彼の話では、車のボンネットを開けると、エンジンは三菱製だったが、急坂を登る場合、アクセルを入れても思ったほどスビートが出ない。                     本来はそれ相応のエンジンを積載しないといけないのに、メーカーがコスト削減のため軽自動車用か小型乗用車用のエンジンをこの車に積載した結果だと思うと、言っていました。(この話を彼から聞いた時は、笑いをこらえるのに苦労しました。)

恐らくカタログの排気量などもいい加減ではないかと思いますが、この様な信頼性に劣るメーカーが次第に淘汰されて行く中で、政府がメーカー同士の統合を図ったり、外国メーカーの技術導入の促進や韓国やヨーロッパの自動車メーカー買収等を通じて、いずれ近い将来、世界に打って出る乗用車メーカーも出てくる事でしょう。

参考迄に、中国人の車の買い方で、私が聞いた話を書きます。              しかしお金を持った人の中には、値切ることをしない人もいるかと思いますので、そんなケースの場合は、当てはまらないかも知れません。

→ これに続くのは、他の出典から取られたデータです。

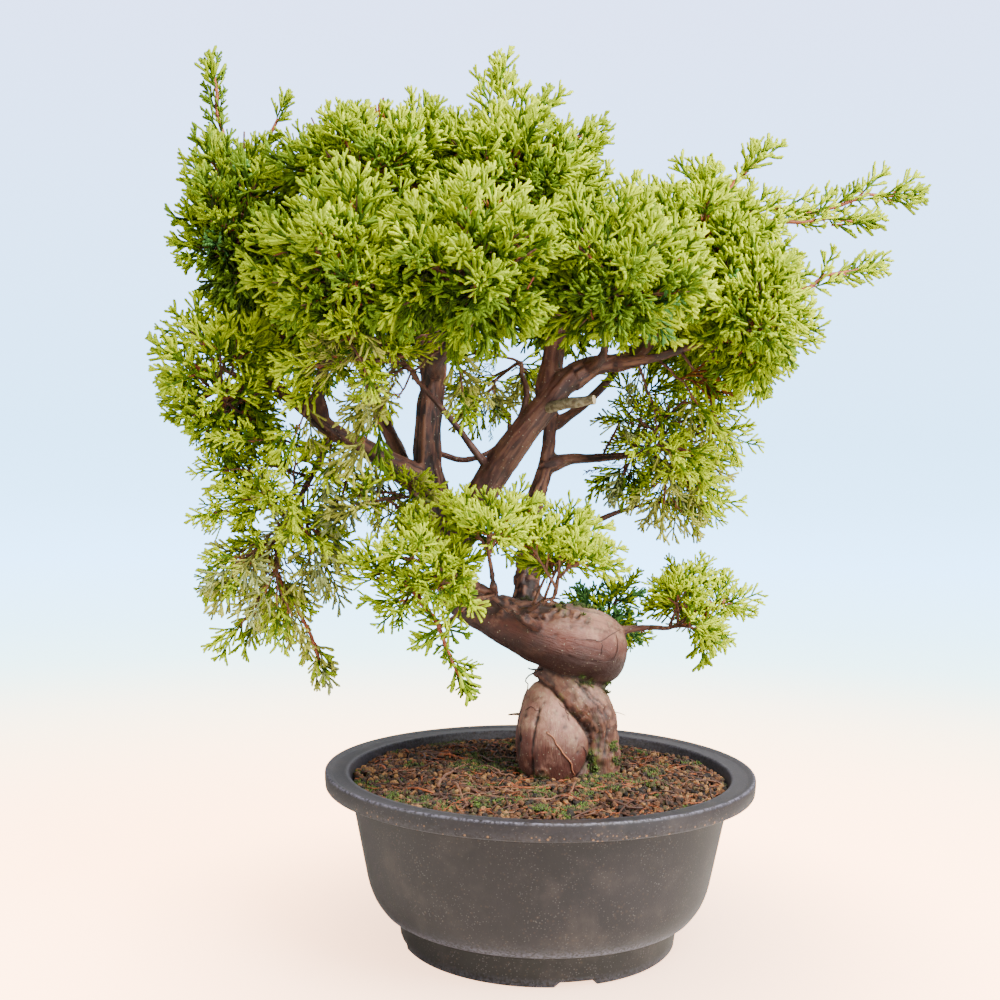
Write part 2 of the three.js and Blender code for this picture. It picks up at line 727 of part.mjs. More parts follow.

日本車は大抵、日本国内での売り方を踏襲し標準装備を付加した上で、定価を決めて販売します。中国人は、まず日本でも誰もがやる似たやり方で、定価の値引き交渉に力を注ぎます。 そして、売手と買手の一致点となる価格を見いだしてからが、彼らの本番の様です。    中国人は、値切ることに時間を惜しみません。                     標準品に入っているが、これは不要、これも不要、という具合に標準装備品を随時外して値引を要求していくため、販売する側も戸惑い、結果的に予定以上の値引きに応ぜざるを得ないこととなる様です。

中国メーカーは、その辺を心得ているためか、元々付加装備やサービス装備は少なく、最低限の装備で販売すると聞きました。                           ただ日本のメーカーも時間も経ち、販売の経験を積んで来ていることから、中国メーカーに似た販売方法を採っている会社も、増えていると思われます。